Lección de vida

(Columna de Opinión, publicada en el Diario el Tiempo de Bogotá, Colombia, el 12 de febrero de 2011)

La muerte, de la cual solo algunos políticos han regresado, no editorializa.

Por lo general, con la muerte termina nuestro aporte o el despelote que armamos en vida. La muerte, de la cual solo algunos políticos han regresado, no editorializa.

Mas, en algunos casos, el fin de otra persona nos sirve para empezar a entender cosas.

Leyendo la página de obituarios que diariamente publica The New York Times, encontré un ejemplo proporcionado por un señor de nombre Tsumotu Yamaguchi, de 93 años.

Ingeniero de profesión, fue enviado por su jefe a una ciudad cercana, en un viaje de negocios. Camino a su cita, un resplandor incandescente lo cegó y, segundos después, se desencadenan los efectos de la primera bomba atómica utilizada en el mundo contra seres humanos, en Hiroshima (Japón), el 6 de agosto de 1945. Aunque más de 80.000 personas murieron incineradas, el señor Yamaguchi sobrevivió a sus quemaduras parciales y a la ruptura de sus tímpanos. Pasó la noche en un refugio improvisado, donde fue atendido, y al siguiente día, deseoso de volver a su familia, emprendió el regreso a su pueblo.

Luego de la alegría de reencontrarse con sus seres queridos, el ingeniero Yamaguchi se apersonó de su trabajo, ese 9 de agosto, para explicar a su jefe el resultado de su fallido viaje.

Allí, mientras narraba su horrenda experiencia, Yamaguchi volvió a ver la misma luz incandescente a través de la ventana de la oficina. La segunda bomba atómica acababa de ser lanzada, esta vez en su pueblo, Nagasaki.

Setenta mil personas murieron, pero Yamaguchi, aunque herido, no sucumbió.

Cuando leí la historia, mi primera reacción fue una sonrisa. Siendo caribeños, el tema de la 'salazón' de cierta gente nos resulta harto familiar y nunca cesa de producir hilaridad, aunque de la desgracia ajena se trate.
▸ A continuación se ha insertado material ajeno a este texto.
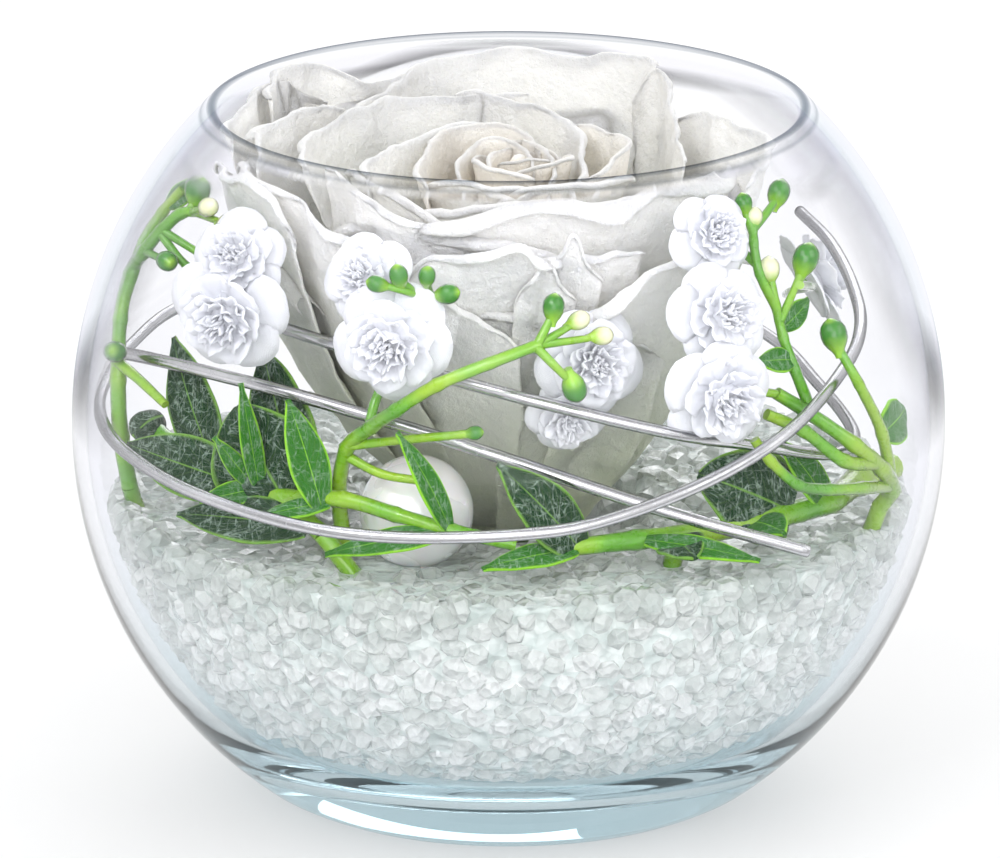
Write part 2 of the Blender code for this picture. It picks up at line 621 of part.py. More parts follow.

Pero inmediatamente se me acumularon otras consideraciones, más allá de la imposible coincidencia de esas fechas, del testimonio de un 'Niju Hibaku', el único humano reconocido oficialmente en el mundo como sobreviviente de las DOS bombas atómicas lanzadas en el mundo durante la Segunda Guerra Mundial.

¿Por qué sobrevivió Yamaguchi y no el resto? ¿Por qué le correspondió experimentar ese horror, no una sino dos veces? ¿Cómo es posible que haya vivido hasta los 93 años?

Ninguna de las interrogantes las puedo responder con propiedad.

Lo que me queda de su deceso, como una lección de vida, es que no existe una respuesta definitiva para todo, que jamás podremos explicar, explicarnos, todo. Que quizás resulta inútil, e innecesario, el tratar de entenderlo todo.

Se puede argumentar, exprimiendo hasta la última gota de racionalidad, que las bombas explotaron a distancias que permitieron el necesario perímetro de separación, capaz de proteger a los que en él se encontraban. Podemos especular que las corrientes de aire provocadas por la explosión fueron atenuadas por edificios o inversiones atmosféricas, o desviadas hacia otros sectores. Se pueden crear todo tipo de consideraciones ad nauseam, pero, al final, creo que llegaremos a la eterna y caribeña resolución de que al tipo no le tocaba morir ese día, y punto. Una explicación que, sin razón, resuelve.

El asunto es que el señor Yamaguchi sobrevive, se convierte en maestro de escuela y termina regresando como ingeniero a la compañía Mitsubishi.

Después de leerlo, recorté el obituario y lo pegué en la pared del cuarto que utilizó como oficina. Pasó el tiempo, terminé mi servicio público y regresé al cine y a la música.

Hoy, cada vez que comienzo a quejarme de pendejadas, a ser impaciente con otros, o a no entender las oportunidades que sobre mí se acumulan todos los días, cada vez que se me olvida esa enorme bendición que es la salud, levanto los ojos y encuentro la foto del señor Yamaguchi, con su impasible orientalidad examinándome, como preguntándose: "¿Y de qué carajo te quejas tú? A mí me tiraron dos bombas atómicas".

Me sonrío otra vez, agradezco la lección de vida que me dio su muerte y recuerdo el otro punto que me impresionó de su historia. Hay que ser japonés para, después de sobrevivir a una bomba atómica, aparecerse en la oficina del jefe a explicar por qué no funcionó el viaje. O por lo menos suizo.

Esa actitud profesional, en nuestro Caribe, resulta más difícil de creer que lo de las dos bombas.